Examples of how these conclusions have influenced portfolio construction include the following:

  • We assessed the extent to which a company may need to pass the cost of complying with increasing regulation on to their customers and/or supply chain. This is particularly pertinent for manufacturers of medium and small diesel vehicles given those vehicles f lower sale price. This has informed our bottom-up stock selection of certain auto part suppliers in global and US equity funds.
  • We analysed a number of companies based on their capability and strategy with electric and hybrid vehicles, particularly for our emerging market equity funds.
  • We looked at companies that are well-placed to serve/support electrification efforts in the market, for example certain battery manufacturers.

Example: Valuing potential opportunity of electric vehicles for LG Chem

Korean integrated petrochemical manufacturer LG Chem is, amongst other things, a leading lithium-ion battery manufacturer, and has won contracts to supply electric vehicle batteries for international automotive manufacturers. LG Chem has been investing in new kinds of battery technology and we expect the electric vehicle segment to break even in 2016.

1) Valuing the opportunity

  • LG Chem is targeting Korean won 2 trillion (US$1.73 billion) revenue from batteries by 2017. Using discounted cash flow analysis with an assumed operating margin and weighted average cost of capital, the analysts value the net present value of the electric vehicle battery revenue stream for the company to be US$1.5bn-US$3bn, representing 9%-18% of the company’s current market value. This is based on LG Chem’s currently known capacity plans and contracts, but still assumes a very small penetration of electric vehicles globally.

2) ESG assessment

  • Our assessment was that LG Chem has a good safety track record and can demonstrate extensive road testing. It has a strong history of good business execution and a positive reputation with customers and investors. These factors should position the company to be a preferred supplier of the new generation of battery technologies to the large manufacturers.

3) Market price

  • The market tends to be slow to price in structural changes, and LG Chem’s electric battery segment is yet to contribute materially to its profits. Comparing the share price to peers, Lotte Chemical is a Korean petrochemical company with no exposure to electric vehicles and has outperformed LG Chem over 2015 on the back of a strong petrochemical cycle. In early 2016, Lotte and LG Chem trade at similar price-to-book valuations.

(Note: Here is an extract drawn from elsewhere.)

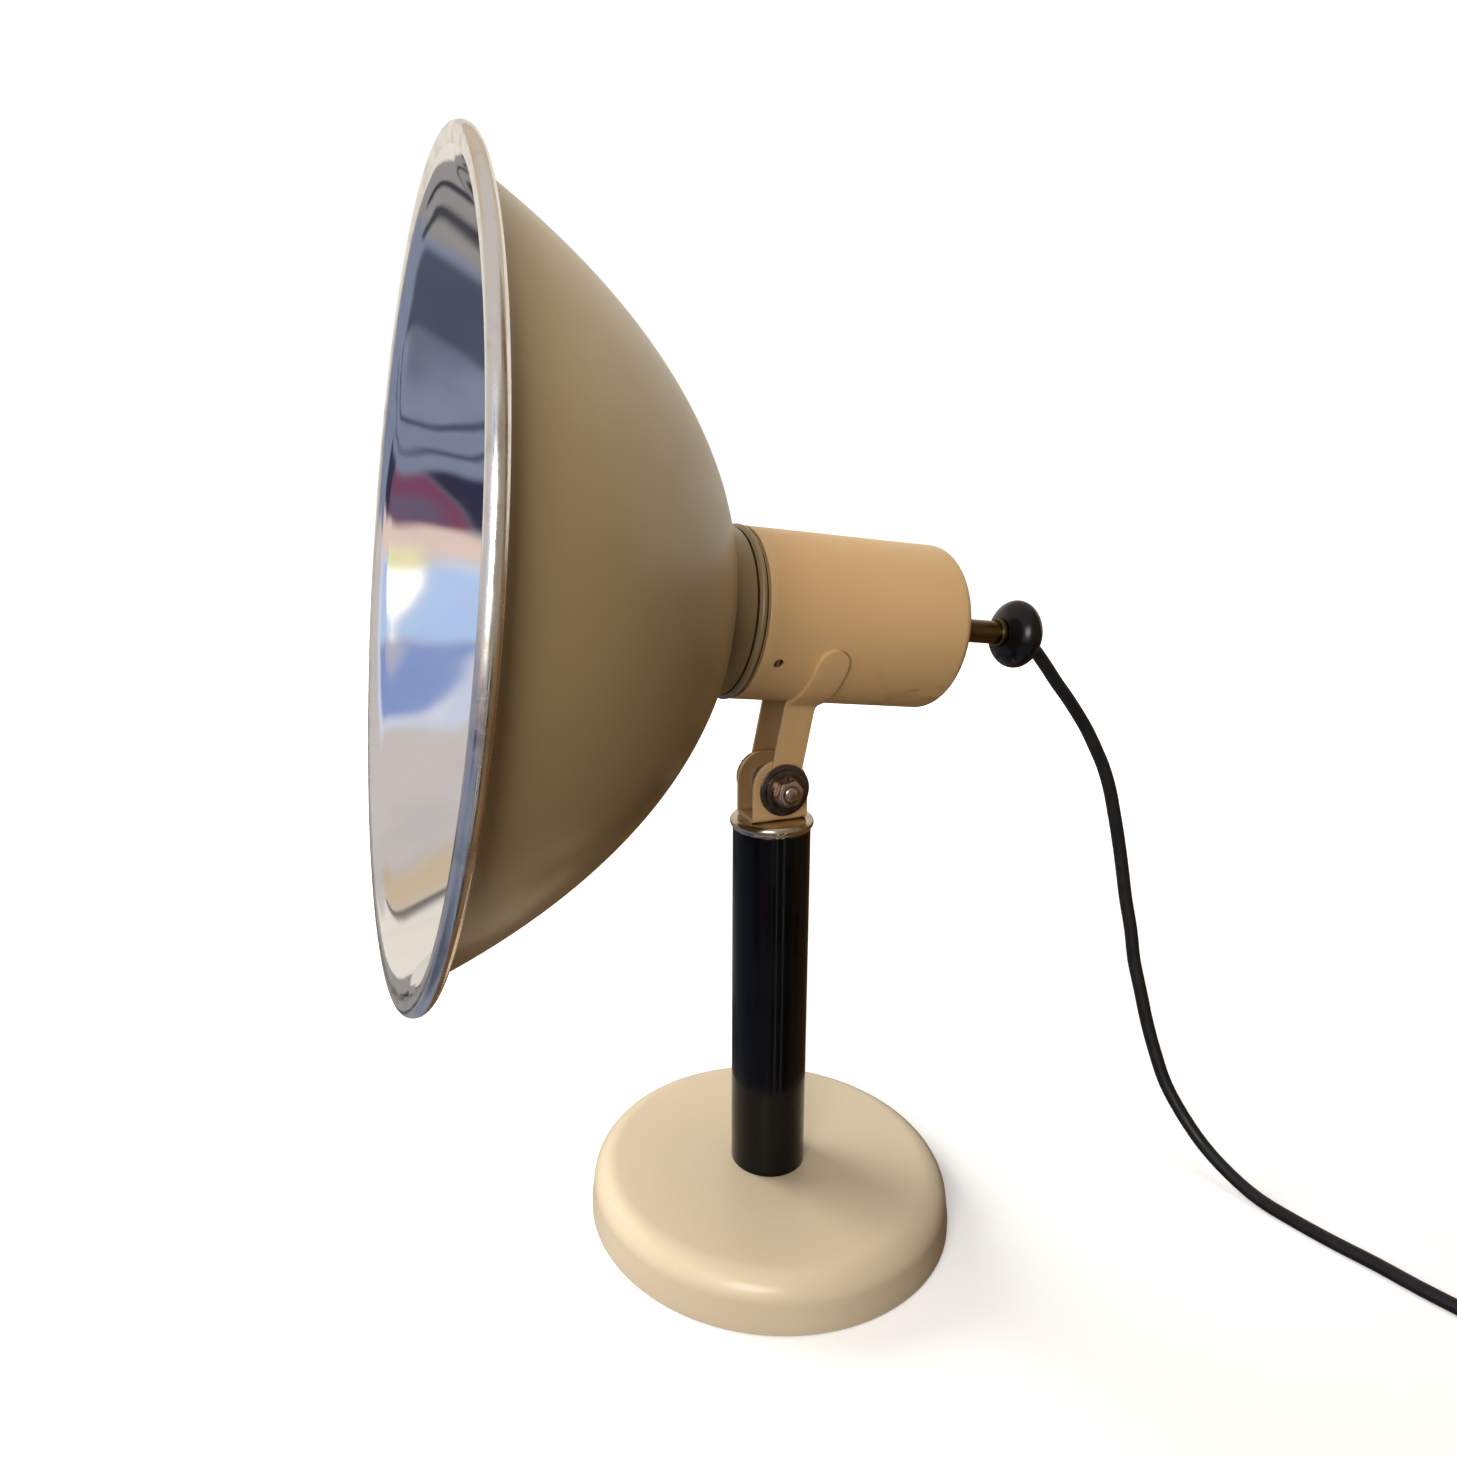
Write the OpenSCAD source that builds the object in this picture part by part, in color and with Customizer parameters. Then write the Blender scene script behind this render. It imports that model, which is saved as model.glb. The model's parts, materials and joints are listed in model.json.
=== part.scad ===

Our view was that the market was at that time not pricing in LG Chem‘s US$1.5bn-US$3bn electric vehicle potential. The long-term structural drivers of increasing environmental regulation for vehicle manufacturers and falling battery costs, as well as LG Chem’s strong ESG profile, increase the probability that the company will achieve its revenue target from electric vehicle batteries and we believe that this could lead to a re-rating of the company by the market.